◆ **Direction**:
Write out exactly the lines between the line containing "whole = solids[0]" and the line containing "bpy.context.scene.collection.objects.link(empty)", including both of those lines, and nothing more.

◆ **Data segment**:
____________________

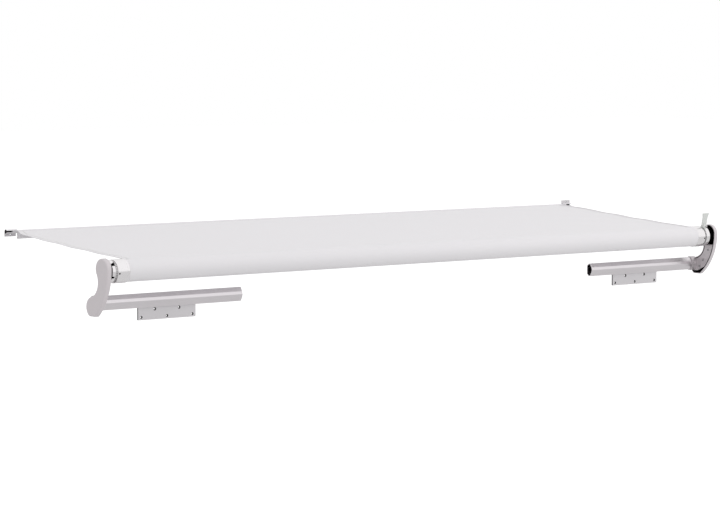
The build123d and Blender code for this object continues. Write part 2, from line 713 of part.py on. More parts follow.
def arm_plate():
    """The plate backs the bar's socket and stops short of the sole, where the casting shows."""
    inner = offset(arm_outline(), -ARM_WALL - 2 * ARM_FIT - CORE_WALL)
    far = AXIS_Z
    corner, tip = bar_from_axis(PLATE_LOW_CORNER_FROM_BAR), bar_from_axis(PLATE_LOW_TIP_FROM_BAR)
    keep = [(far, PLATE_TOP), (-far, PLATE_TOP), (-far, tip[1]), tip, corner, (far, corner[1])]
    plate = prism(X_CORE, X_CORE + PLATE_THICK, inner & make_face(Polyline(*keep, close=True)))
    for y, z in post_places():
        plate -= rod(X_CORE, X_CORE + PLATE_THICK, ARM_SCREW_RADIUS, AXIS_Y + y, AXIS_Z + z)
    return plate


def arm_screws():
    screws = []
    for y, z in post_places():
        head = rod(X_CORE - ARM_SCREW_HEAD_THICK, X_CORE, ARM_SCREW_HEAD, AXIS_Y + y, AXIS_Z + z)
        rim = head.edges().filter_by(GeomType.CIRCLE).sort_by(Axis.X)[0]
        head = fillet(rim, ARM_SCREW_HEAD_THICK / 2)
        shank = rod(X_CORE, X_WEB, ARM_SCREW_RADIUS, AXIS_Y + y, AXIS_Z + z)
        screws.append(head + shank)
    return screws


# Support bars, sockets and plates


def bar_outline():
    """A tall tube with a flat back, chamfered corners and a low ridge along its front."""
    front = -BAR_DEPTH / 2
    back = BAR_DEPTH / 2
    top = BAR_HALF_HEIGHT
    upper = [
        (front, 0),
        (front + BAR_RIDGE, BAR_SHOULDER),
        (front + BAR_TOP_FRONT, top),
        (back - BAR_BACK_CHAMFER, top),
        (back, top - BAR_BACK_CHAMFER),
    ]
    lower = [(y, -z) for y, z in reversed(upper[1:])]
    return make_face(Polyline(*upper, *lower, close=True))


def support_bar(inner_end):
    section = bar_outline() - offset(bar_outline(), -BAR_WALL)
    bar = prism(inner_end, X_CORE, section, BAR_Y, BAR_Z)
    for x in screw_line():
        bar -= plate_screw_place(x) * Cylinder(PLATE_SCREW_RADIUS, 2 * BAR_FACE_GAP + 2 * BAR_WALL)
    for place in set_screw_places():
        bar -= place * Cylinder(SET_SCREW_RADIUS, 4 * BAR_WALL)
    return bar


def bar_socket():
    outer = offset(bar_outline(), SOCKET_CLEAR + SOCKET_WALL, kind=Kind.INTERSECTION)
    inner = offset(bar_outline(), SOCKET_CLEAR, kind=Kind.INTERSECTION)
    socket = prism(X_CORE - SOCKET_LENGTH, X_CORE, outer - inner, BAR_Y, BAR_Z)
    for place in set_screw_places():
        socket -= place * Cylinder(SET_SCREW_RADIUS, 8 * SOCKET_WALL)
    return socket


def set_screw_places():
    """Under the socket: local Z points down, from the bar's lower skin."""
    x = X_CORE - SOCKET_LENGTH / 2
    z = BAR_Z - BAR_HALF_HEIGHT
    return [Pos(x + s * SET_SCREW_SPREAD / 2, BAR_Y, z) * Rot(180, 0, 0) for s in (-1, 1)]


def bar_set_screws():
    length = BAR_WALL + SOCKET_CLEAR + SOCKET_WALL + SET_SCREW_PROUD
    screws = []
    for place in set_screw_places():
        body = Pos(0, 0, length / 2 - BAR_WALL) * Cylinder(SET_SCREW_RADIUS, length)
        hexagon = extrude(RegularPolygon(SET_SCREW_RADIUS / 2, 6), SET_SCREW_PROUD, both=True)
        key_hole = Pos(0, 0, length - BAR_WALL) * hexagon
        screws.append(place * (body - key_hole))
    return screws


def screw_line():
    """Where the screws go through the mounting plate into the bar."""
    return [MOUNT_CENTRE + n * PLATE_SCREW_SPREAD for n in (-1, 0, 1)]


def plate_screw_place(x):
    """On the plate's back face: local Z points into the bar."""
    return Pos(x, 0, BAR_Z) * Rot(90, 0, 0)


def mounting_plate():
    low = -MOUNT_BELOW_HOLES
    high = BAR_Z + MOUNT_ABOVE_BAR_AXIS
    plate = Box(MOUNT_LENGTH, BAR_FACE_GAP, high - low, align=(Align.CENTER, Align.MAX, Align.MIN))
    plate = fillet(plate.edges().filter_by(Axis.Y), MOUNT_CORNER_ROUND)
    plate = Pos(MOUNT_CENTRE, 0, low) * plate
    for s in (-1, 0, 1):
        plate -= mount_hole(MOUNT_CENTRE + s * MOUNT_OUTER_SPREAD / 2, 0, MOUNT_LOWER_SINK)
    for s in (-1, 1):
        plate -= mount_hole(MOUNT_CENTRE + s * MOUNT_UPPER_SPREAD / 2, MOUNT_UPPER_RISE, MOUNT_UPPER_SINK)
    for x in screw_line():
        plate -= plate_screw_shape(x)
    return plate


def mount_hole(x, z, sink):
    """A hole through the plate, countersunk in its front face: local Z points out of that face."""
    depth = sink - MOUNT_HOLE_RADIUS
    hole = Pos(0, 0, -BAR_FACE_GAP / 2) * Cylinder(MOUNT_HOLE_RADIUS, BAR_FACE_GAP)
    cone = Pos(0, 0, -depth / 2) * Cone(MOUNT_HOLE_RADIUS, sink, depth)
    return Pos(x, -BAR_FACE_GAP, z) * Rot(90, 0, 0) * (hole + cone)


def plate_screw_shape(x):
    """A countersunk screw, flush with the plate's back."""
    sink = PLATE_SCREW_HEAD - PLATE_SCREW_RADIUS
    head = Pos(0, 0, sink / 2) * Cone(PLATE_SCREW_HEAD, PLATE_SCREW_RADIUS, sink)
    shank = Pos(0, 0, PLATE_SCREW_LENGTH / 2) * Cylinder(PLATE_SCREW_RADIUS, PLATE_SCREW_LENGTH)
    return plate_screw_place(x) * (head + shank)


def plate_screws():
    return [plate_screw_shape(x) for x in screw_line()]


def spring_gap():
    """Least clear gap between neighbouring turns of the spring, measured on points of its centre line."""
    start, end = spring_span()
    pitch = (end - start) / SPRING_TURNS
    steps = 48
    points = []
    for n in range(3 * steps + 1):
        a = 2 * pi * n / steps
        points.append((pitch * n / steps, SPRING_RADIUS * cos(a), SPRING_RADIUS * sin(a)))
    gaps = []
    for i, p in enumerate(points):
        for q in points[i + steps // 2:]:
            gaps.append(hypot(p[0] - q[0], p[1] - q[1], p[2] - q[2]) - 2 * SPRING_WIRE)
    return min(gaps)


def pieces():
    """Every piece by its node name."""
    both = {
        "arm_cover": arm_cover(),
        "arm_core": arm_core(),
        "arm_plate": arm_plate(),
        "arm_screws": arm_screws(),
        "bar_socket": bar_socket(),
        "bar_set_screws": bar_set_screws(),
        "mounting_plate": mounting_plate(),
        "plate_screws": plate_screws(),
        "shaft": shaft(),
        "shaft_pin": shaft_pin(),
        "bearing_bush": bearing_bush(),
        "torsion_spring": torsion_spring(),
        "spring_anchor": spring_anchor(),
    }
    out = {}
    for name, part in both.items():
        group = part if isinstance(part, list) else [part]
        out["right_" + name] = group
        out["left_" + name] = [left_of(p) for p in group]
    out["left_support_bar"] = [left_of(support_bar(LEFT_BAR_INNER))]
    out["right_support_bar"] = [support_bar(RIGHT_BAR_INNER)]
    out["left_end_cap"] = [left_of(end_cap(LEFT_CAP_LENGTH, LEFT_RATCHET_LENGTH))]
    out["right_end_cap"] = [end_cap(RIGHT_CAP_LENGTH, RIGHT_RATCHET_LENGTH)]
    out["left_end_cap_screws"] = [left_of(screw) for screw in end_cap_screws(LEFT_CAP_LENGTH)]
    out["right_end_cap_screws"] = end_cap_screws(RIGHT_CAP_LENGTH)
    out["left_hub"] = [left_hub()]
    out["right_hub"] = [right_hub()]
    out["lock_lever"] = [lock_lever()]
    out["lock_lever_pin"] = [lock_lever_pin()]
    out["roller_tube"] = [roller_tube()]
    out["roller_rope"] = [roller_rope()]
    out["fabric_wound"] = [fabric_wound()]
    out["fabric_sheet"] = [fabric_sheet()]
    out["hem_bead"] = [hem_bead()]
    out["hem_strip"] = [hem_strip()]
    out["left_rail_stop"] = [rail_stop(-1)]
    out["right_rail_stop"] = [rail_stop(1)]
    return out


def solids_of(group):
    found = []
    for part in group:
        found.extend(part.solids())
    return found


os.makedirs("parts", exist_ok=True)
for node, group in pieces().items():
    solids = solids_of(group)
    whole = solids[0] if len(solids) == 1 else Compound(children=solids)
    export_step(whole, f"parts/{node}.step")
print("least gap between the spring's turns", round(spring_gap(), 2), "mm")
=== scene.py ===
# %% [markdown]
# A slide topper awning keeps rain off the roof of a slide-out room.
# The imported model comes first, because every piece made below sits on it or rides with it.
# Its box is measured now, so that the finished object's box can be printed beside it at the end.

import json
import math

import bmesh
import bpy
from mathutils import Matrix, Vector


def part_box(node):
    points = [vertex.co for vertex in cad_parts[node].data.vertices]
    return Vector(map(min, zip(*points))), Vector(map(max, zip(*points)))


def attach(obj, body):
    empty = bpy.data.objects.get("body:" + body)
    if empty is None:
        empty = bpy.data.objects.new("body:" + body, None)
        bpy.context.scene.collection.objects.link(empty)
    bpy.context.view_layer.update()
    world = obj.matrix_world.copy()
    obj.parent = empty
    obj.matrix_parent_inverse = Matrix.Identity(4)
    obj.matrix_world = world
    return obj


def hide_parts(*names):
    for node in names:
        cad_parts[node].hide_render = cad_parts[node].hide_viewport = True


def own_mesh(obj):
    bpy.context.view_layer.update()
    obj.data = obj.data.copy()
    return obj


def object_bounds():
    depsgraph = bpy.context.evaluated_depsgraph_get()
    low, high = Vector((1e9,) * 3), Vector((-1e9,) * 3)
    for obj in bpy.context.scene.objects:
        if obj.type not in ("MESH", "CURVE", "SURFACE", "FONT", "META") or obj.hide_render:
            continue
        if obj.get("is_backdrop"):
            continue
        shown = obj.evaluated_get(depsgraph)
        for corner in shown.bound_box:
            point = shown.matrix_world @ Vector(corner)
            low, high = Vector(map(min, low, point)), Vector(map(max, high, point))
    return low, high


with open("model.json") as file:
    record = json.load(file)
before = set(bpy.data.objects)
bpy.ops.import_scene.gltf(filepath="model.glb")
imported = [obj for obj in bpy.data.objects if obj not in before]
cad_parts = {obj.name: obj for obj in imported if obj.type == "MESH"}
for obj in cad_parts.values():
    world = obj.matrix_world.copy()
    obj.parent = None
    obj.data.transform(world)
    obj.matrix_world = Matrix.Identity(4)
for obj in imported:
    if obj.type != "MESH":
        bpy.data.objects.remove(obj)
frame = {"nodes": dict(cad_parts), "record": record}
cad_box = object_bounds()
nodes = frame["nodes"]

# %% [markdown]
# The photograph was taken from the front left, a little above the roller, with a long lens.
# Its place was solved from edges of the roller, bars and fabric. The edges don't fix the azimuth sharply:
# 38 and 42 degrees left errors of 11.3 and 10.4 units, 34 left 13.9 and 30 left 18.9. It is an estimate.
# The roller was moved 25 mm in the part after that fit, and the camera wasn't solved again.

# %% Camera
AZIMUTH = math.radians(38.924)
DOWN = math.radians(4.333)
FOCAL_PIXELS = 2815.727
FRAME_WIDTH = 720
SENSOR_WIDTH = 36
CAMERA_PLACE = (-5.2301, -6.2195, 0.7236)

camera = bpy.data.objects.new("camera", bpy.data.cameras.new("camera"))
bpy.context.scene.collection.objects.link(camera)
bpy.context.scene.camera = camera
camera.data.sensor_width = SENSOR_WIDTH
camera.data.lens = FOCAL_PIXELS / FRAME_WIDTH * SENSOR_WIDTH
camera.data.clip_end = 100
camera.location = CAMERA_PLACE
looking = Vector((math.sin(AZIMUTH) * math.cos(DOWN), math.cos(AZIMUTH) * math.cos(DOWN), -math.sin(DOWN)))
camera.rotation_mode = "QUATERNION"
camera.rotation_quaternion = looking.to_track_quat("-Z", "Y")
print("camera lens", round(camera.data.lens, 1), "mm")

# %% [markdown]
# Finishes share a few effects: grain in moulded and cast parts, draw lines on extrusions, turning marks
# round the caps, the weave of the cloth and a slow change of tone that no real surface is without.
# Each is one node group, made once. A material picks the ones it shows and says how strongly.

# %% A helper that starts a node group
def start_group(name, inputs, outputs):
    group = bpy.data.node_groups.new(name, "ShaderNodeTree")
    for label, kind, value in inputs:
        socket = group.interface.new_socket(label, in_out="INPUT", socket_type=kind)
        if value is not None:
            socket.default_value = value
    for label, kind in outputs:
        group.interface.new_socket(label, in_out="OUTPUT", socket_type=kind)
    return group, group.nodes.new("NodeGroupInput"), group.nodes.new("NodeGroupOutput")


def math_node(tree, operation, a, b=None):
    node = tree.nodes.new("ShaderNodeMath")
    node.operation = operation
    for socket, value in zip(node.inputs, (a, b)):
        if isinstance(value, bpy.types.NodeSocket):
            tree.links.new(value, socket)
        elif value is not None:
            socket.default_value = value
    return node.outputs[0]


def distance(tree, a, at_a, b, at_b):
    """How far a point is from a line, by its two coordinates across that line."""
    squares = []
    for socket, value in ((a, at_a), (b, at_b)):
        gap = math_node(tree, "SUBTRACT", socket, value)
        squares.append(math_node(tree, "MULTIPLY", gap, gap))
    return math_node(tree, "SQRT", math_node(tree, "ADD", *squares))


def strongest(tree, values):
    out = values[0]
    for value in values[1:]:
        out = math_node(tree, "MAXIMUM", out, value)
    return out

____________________

◆ **Final result**:
    whole = solids[0] if len(solids) == 1 else Compound(children=solids)
    export_step(whole, f"parts/{node}.step")
print("least gap between the spring's turns", round(spring_gap(), 2), "mm")
=== scene.py ===
# %% [markdown]
# A slide topper awning keeps rain off the roof of a slide-out room.
# The imported model comes first, because every piece made below sits on it or rides with it.
# Its box is measured now, so that the finished object's box can be printed beside it at the end.

import json
import math

import bmesh
import bpy
from mathutils import Matrix, Vector


def part_box(node):
    points = [vertex.co for vertex in cad_parts[node].data.vertices]
    return Vector(map(min, zip(*points))), Vector(map(max, zip(*points)))


def attach(obj, body):
    empty = bpy.data.objects.get("body:" + body)
    if empty is None:
        empty = bpy.data.objects.new("body:" + body, None)
        bpy.context.scene.collection.objects.link(empty)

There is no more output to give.